ItaliaOggi, 14 febbraio 2023
Il pallone aerostatico impazzito che nel 1998 rischiò di scatenare una guerra tra Cina e Stati Uniti
Ride, Dale Sommerfeldt. Ride perché sono passati 25 anni e alla fine non accadde nulla di grave. In quei giorni del 1998, però, il suo stato d’animo era ben diverso. Comprensibile, se eri a capo di una missione meteorologica canadese che per colpa di un pallone aerostatico impazzito aveva rischiato di far esplodere uno scontro diplomatico fra tre nazioni sulla scia di quel che è accaduto tra Cina e Stati Uniti.
Sommerfeldt lavora per la società di ingegneria canadese Scientific Instrumentation ltd, che nel 1998 aveva costruito la strumentazione per il pallone, pensato per la ricerca strettamente scientifica relativa all’ozono. Il pallone canadese era di una tipologia diversa rispetto a quello cinese abbattuto dagli Usa. Era enorme: aveva le dimensioni di un edificio di 25 piani che, se sgonfio, avrebbe coperto un’area equivalente a cinque campi da calcio.
Il pallone riempito di elio era stato lanciato dalla provincia di Saskatchewan alla fine del mese di agosto per condurre ricerche per l’Agenzia spaziale canadese, Environment Canada e l’Università di Denver, negli Stati Uniti. Teoricamente sarebbe dovuto atterrare in due o tre giorni. Ma presto i ricercatori, con Sommerfeldt in testa, si resero conto che qualcosa era andato storto. Una valvola che avrebbe permesso al pallone di rilasciare naturalmente gas e sgonfiarsi nel tempo previsto era stata coperta da un pezzo di plastica.
Non passò molto tempo prima che gli studiosi perdessero il controllo dell’ingombrante strumento. Il dispositivo di terminazione si guastò, così come il sistema di backup. E il pallone fu in balia del vento. «Chiedemmo all’esercito canadese se avesse preso in considerazione l’idea di abbatterlo, inviando qualcuno per il tiro al bersaglio», ha raccontato Sommerfeldt alla Bbc.
Sperando di salvare la ricerca, Sommerfeldt chiese ai piloti dei jet di combattimento di sparare verso l’alto e di mirare al punto di sospensione, dove si trovava il meccanismo di rilascio per il pacchetto di strumenti scientifici che erano attaccati a un paracadute. Ma i colpi andarono a vuoto. «Non fu sufficiente scuotere il meccanismo di rilascio. Probabilmente colpirono anche il pallone, ma quei piccoli fori di proiettile non ebbero alcun effetto».

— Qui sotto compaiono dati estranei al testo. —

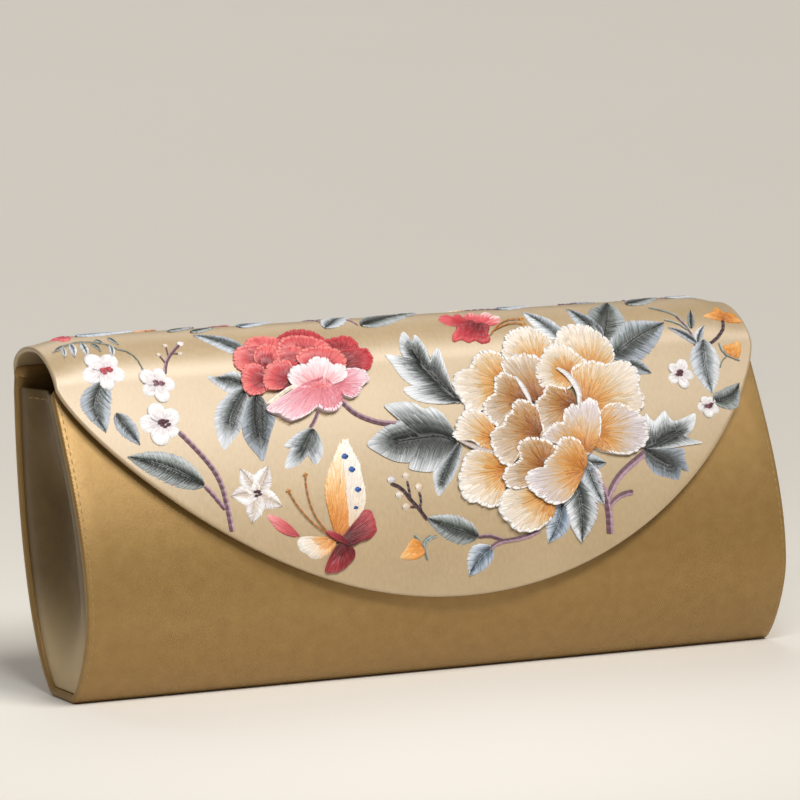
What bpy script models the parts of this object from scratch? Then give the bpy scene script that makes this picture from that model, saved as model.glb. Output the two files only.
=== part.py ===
"""Satin evening purse with a rolled flap, for Blender 4.5 (metres, +Z up).

X runs along the purse, -Y is its front, and it stands on z = 0 with the middle of its
box over the origin. Each sub-part is one closed solid in its own object.
"""
import math

import bpy
from mathutils import Matrix, Vector
from mathutils.geometry import interpolate_bezier

MM = 0.001

# Overall sizes
WIDTH = 250 * MM                # along the purse
DEPTH = 62 * MM                 # flap's face to the back panel's face
CREST_HEIGHT = 112 * MM         # top of the rolled flap above the table

# Walls and clearances
WRAP_WALL = 2.6 * MM            # card between two cloths
FLAP_WALL = 1.8 * MM
GUSSET_WALL = 1.2 * MM
SEAT_GAP = 0.3 * MM             # between pieces that touch on the real purse
FLAP_GAP = 1.8 * MM             # front panel to the flap's underside
EDGE_ROUND = 0.6 * MM           # radius of the turned cloth edges
MOST_ROUND = 0.4                # largest share of a wall that its edge radius takes

# Section of the wrap, seen along X
MOUTH_HEIGHT = 97.4 * MM        # front panel's top edge
MOUTH_DEPTH = 32.2 * MM         # front panel's top edge to the back panel's face
BACK_HEIGHT = 99.8 * MM         # back panel's top edge, where the flap is sewn on
FRONT_LEAN = math.radians(27.5) # lean of the front panel at its top edge
BULGE_HEIGHT = 28 * MM          # where the front panel stands out furthest
BASE_SETBACK = 14.6 * MM        # bulge to the front edge of the flat base strip
BASE_FLAT = 15.8 * MM           # depth of the strip that it stands on

# Flap
SEAM_STAND = 2 * MM             # straight stretch above the seam on the back
CREST_SETBACK = 15.8 * MM       # crest of the roll to the back panel's face
FLAP_DROP = 77 * MM             # corner to tip, measured along the front panel
TIP_SHIFT = 5.5 * MM            # the lowest point hangs to the right of the middle
CORNER_REACH = 1.5 * MM         # how far the flap's corners reach past the mouth line
OUTLINE_POWER = 0.77            # 0.5 would be an ellipse, 1 a parabola
END_DIP = 2.3 * MM              # the roll is drawn down at its two ends
END_DIP_RUN = 14 * MM

# Gussets
GUSSET_INSET = 1.2 * MM         # wrap's end to the gusset's edge
GUSSET_SEAM = 3 * MM            # flat margin along the gusset's sewn edges
GUSSET_SAG = 7 * MM             # how far the slack side hangs inwards
GUSSET_LIFT = 0.2 * MM          # gusset's foot above its seat on the base
HEM_DROP = 0.8 * MM             # gusset's hem below the top edge of the front panel's inner face

# Hidden snap
SNAP_DIAMETER = 12 * MM
SNAP_SLACK = 0.4 * MM           # room for the panel's curve behind the flat disc
SNAP_FROM_TIP = 15 * MM

# Bezier handles of the section, as shares of the heights and depths that they span
LIP_HANDLE = 0.31
BULGE_TOP_HANDLE = 0.37
BULGE_LOW_HANDLE = 0.36
BASE_FRONT_HANDLE = 0.34
BASE_BACK_HANDLE = 0.30
BACK_HANDLE = 0.77
ROUND_HANDLE = 0.552            # the handle that makes a quarter circle
CREST_FRONT_HANDLE = 0.44

# Hollow of a gusset: share of its height, share of GUSSET_SAG
GUSSET_HOLLOW = (
    (0.00, 0.00),
    (0.03, 0.00),
    (0.35, 0.80),
    (0.65, 1.00),
    (0.88, 0.45),
    (1.00, 0.45),
)

# Faces along each direction
SPAN_STEPS = 14
WRAP_COLUMNS = 6
FLAP_COLUMNS = 32
ROLL_STEPS = 8
DROP_ROWS = 10
GUSSET_COLUMNS = 12
GUSSET_ROWS = 16
GUSSET_ROW_POWER = 1.5          # above 1 the rows lie closer together near the round base
EDGE_SEGMENTS = 2

FRONT_FACE = -DEPTH / 2 + FLAP_WALL + FLAP_GAP
BACK_FACE = DEPTH / 2


def span(start, start_handle, end_handle, end, steps):
    """Points of one cubic curve in the section plane, both ends included."""
    return interpolate_bezier(start, start + start_handle, end + end_handle, end, steps + 1)


def section(y, z):
    return Vector((0, y, z))


def front_outline():
    """Outer face of the front panel, from its top edge to the base strip."""
    lip = section(BACK_FACE - MOUTH_DEPTH, MOUTH_HEIGHT)
    bulge = section(FRONT_FACE, BULGE_HEIGHT)
    base = section(FRONT_FACE + BASE_SETBACK, 0)
    rise = MOUTH_HEIGHT - BULGE_HEIGHT
    lean = section(-math.sin(FRONT_LEAN), -math.cos(FRONT_LEAN))
    upper = span(lip, lean * LIP_HANDLE * rise, section(0, BULGE_TOP_HANDLE * rise), bulge, SPAN_STEPS)
    lower = span(
        bulge,
        section(0, -BULGE_LOW_HANDLE * BULGE_HEIGHT),
        section(-BASE_FRONT_HANDLE * BASE_SETBACK, 0),
        base,
        SPAN_STEPS // 2,
    )
    return upper + lower[1:]


def wrap_outline():
    """Outer face of the whole wrap, from the front lip round the base to the back's top edge."""
    front = front_outline()
    base_back = front[-1] + section(BASE_FLAT, 0)
    back_top = section(BACK_FACE, BACK_HEIGHT)
    back = span(
        base_back,
        section(BASE_BACK_HANDLE * BASE_FLAT, 0),
        section(0, -BACK_HANDLE * BACK_HEIGHT),
        back_top,
        SPAN_STEPS,
    )
    return front + back


def outward(points, i):
    """Unit normal of a section curve at point i, away from the purse when it runs front to back."""
    here = points[i]
    ahead = (points[min(i + 1, len(points) - 1)] - here).normalized()
    behind = (here - points[max(i - 1, 0)]).normalized()
    along = (ahead + behind).normalized()
    return section(along.z, -along.y)


def offset(points, distance):
    """The section curve moved outward by that distance, with its corners mitred."""
    moved = []
    for i, p in enumerate(points):
        normal = outward(points, i)
        a, b = (p, points[i + 1]) if i + 1 < len(points) else (points[i - 1], p)
        along = (b - a).normalized()
        mitre = section(along.z, -along.y).dot(normal)
        moved.append(p + normal * distance / mitre)
    return moved


def walk(points, distance):
    """The point at that distance along a section curve."""
    for a, b in zip(points, points[1:]):
        step = (b - a).length
        if distance <= step:
            return a.lerp(b, distance / step)
        distance -= step
    return points[-1].copy()


def smooth(share):
    share = min(max(share, 0), 1)
    return share * share * (3 - 2 * share)


def material(name, colour, roughness, metallic=0.0):
    mat = bpy.data.materials.new(name)
    mat.use_nodes = True
    shader = mat.node_tree.nodes["Principled BSDF"]
    shader.inputs["Base Color"].default_value = (*colour, 1)
    shader.inputs["Roughness"].default_value = roughness
    shader.inputs["Metallic"].default_value = metallic
    return mat


def sheet(name, rows, collection, mat):
    """Open surface through rows of points; its faces look along (step in a row) x (step to the next row)."""
    columns = len(rows[0])
    points = [p for row in rows for p in row]
    faces = [
        (r * columns + c, r * columns + c + 1, (r + 1) * columns + c + 1, (r + 1) * columns + c)
        for r in range(len(rows) - 1)
        for c in range(columns - 1)
    ]
    mesh = bpy.data.meshes.new(name)
    mesh.from_pydata(points, [], faces)
    mesh.materials.append(mat)
    mesh.shade_smooth()
    ob = bpy.data.objects.new(name, mesh)
    collection.objects.link(ob)
    return ob


def thicken(ob, wall):
    """Turns the open surface into a wall behind it, with rounded rims."""
    solid = ob.modifiers.new("wall", "SOLIDIFY")
    solid.thickness = wall
    solid.offset = -1
    solid.use_even_offset = True
    rim = ob.modifiers.new("turned_edge", "BEVEL")
    rim.width = min(EDGE_ROUND, MOST_ROUND * wall)
    rim.segments = EDGE_SEGMENTS
    rim.limit_method = "ANGLE"
    rim.angle_limit = math.radians(60)
    rim.use_clamp_overlap = True
    return ob


def build_wrap(collection):
    cloth = material("champagne_twill_satin", (0.47, 0.34, 0.17), 0.5)
    outline = wrap_outline()
    stations = [WIDTH * (c / WRAP_COLUMNS - 0.5) for c in range(WRAP_COLUMNS + 1)]
    rows = [[p + Vector((x, 0, 0)) for x in stations] for p in reversed(outline)]
    return thicken(sheet("body_wrap", rows, collection, cloth), WRAP_WALL)


def roll_outline(x, lip):
    """Outer face of the roll at station x, from the seam on the back over the crest to the lip line."""
    to_end = WIDTH / 2 - abs(x)
    crest_height = CREST_HEIGHT - END_DIP * (1 - smooth(to_end / END_DIP_RUN))
    seam = section(BACK_FACE, BACK_HEIGHT + SEAT_GAP)
    stand = seam + section(0, SEAM_STAND)
    crest = section(BACK_FACE - CREST_SETBACK, crest_height)
    rise = crest.z - stand.z
    lean = section(math.sin(FRONT_LEAN), math.cos(FRONT_LEAN))
    fall = crest.z - lip.z
    back = span(
        stand,
        section(0, ROUND_HANDLE * rise),
        section(ROUND_HANDLE * CREST_SETBACK, 0),
        crest,
        ROLL_STEPS,
    )
    front = span(
        crest,
        section(-CREST_FRONT_HANDLE * (crest.y - lip.y), 0),
        lean * fall * ROUND_HANDLE,
        lip,
        ROLL_STEPS,
    )
    return [seam] + back + front[1:]


def build_flap(collection):
    cloth = material("ivory_gold_satin", (0.72, 0.58, 0.38), 0.38)
    panel = offset(front_outline(), FLAP_GAP + FLAP_WALL)
    columns = []
    for c in range(FLAP_COLUMNS + 1):
        turn = math.pi * (c / FLAP_COLUMNS - 0.5)
        x = WIDTH / 2 * math.sin(turn)
        across = math.sin(turn) - TIP_SHIFT / (WIDTH / 2) * math.cos(turn) ** 2
        reach = CORNER_REACH + FLAP_DROP * max(1 - across * across, 0) ** OUTLINE_POWER
        hanging = [walk(panel, reach * r / DROP_ROWS) for r in range(1, DROP_ROWS + 1)]
        columns.append([p + Vector((x, 0, 0)) for p in roll_outline(x, panel[0]) + hanging])
    return thicken(sheet("flap", columns, collection, cloth), FLAP_WALL)


def crossing(points, height):
    """Depth at which a section curve first passes that height."""
    for a, b in zip(points, points[1:]):
        low, high = sorted((a.z, b.z))
        if low <= height <= high and high > low:
            return a.lerp(b, (height - a.z) / (b.z - a.z)).y
    return points[-1].y


def hollow(share):
    """Depth of a gusset's hollow at a share of its height, eased between the table's rows."""
    for (low, low_depth), (high, high_depth) in zip(GUSSET_HOLLOW, GUSSET_HOLLOW[1:]):
        if share <= high:
            return low_depth + (high_depth - low_depth) * smooth((share - low) / (high - low))
    return GUSSET_HOLLOW[-1][1]


def build_gusset(name, side, collection):
    """Slack side panel: side is -1 at the left end and 1 at the right."""
    cloth = material(name + "_satin", (0.36, 0.27, 0.15), 0.45)
    inner = offset(wrap_outline(), -(WRAP_WALL + SEAT_GAP))
    floor = WRAP_WALL + SEAT_GAP + GUSSET_LIFT
    hem = inner[0].z - HEM_DROP
    rows = []
    for r in range(GUSSET_ROWS + 1):
        share = (r / GUSSET_ROWS) ** GUSSET_ROW_POWER
        height = floor + (hem - floor) * share
        front = crossing(inner, height)
        back = crossing(inner[::-1], height)
        row = []
        seam = min(GUSSET_SEAM, (back - front) / 4)
        for y, across in [(front, 0)] + [
            (front + seam + (back - front - 2 * seam) * c / GUSSET_COLUMNS, c / GUSSET_COLUMNS)
            for c in range(GUSSET_COLUMNS + 1)
        ] + [(back, 1)]:
            depth = GUSSET_SAG * hollow(share) * math.sin(math.pi * across) ** 2
            row.append(Vector((side * (WIDTH / 2 - GUSSET_INSET - depth), y, height)))
        rows.append(row if side > 0 else row[::-1])
    return thicken(sheet(name, rows, collection, cloth), GUSSET_WALL)


def build_snap(collection):
    """Magnetic snap that lies between the flap's tip and the front panel."""
    steel = material("nickel_plated_steel", (0.6, 0.58, 0.55), 0.3, 1.0)
    panel = front_outline()
    distance = CORNER_REACH + FLAP_DROP - SNAP_FROM_TIP
    seat = walk(panel, distance)
    ahead = walk(panel, distance + MM)
    along = (ahead - seat).normalized()
    out = section(along.z, -along.y)
    height = FLAP_GAP - 2 * SEAT_GAP - SNAP_SLACK
    bpy.ops.mesh.primitive_cylinder_add(vertices=28, radius=SNAP_DIAMETER / 2, depth=height)
    ob = bpy.context.object
    ob.name = ob.data.name = "magnetic_snap"
    turn = Vector((0, 0, 1)).rotation_difference(out).to_matrix().to_4x4()
    ob.matrix_world = Matrix.Translation(seat + out * (SEAT_GAP + height / 2)) @ turn
    ob.data.materials.append(steel)
    for owner in list(ob.users_collection):
        owner.objects.unlink(ob)
    collection.objects.link(ob)
    return ob


for old in list(bpy.data.objects):
    bpy.data.objects.remove(old, do_unlink=True)
purse = bpy.data.collections.new("embroidered_purse")
bpy.context.scene.collection.children.link(purse)
build_wrap(purse)
build_flap(purse)
build_gusset("gusset_left", -1, purse)
build_gusset("gusset_right", 1, purse)
build_snap(purse)
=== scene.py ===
"""Satin evening purse with an embroidered flap: its looks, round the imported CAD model.

Metres, +Z up. X runs along the purse, -Y is its front, and it stands on z = 0.
"""
import math

import bpy
import numpy as np
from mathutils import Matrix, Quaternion, Vector


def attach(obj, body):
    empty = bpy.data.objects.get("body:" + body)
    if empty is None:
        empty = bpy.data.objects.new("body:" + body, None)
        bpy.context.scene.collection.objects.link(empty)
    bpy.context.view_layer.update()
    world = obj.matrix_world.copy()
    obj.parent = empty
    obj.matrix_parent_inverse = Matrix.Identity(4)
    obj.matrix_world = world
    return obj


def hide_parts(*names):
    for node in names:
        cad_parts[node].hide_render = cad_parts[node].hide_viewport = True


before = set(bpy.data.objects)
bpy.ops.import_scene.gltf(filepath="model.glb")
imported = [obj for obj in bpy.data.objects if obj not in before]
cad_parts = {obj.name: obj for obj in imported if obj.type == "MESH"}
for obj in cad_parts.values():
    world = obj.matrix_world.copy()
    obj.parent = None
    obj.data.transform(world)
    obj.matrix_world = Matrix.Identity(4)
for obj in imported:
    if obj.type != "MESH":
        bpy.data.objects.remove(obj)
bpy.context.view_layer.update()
MM = 0.001


# The camera. A long lens looks from the left and a little above, and it is turned a
# fraction about its own axis, as a tripod head set by hand is.

AZIMUTH = math.radians(26.2)
ELEVATION = math.radians(7.15)
CAMERA_ROLL = math.radians(-0.57)
AIM = Vector((-3.2, 0, 86.57)) * MM
CAMERA_DISTANCE = 1775 * MM
LENS = 247.5                    # millimetres
SENSOR = 36                     # millimetres, across the frame
FRAME_PIXELS = 800              # the photograph's width and height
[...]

Si alzarono in volo anche aerei da combattimento britannici e statunitensi. Il «pallone canaglia», come lo chiama oggi Sommerfeldt, proseguì la sua rotta verso l’Islanda, prima di andare alla deriva nello spazio aereo russo e di tornare in Norvegia, per poi finire la sua corsa sull’isola finlandese di Mariehamn dopo un’odissea di nove giorni.
La strumentazione venne rispedita in Canada e riutilizzata anche se c’erano alcuni fori di proiettile sulla confezione dello strumento e sul suo paracadute. La vicenda finì con un’ammonizione da parte di Nav Canada, l’autorità di regolamentazione del traffico aereo del paese, che fu costretta a deviare i voli transatlantici attorno alla rotta del pallone. «È passato un po’ di tempo e ora ci rido su», ha detto ancora Sommerfeldt. «All’epoca, però, la faccenda mi provocò un gran mal di testa».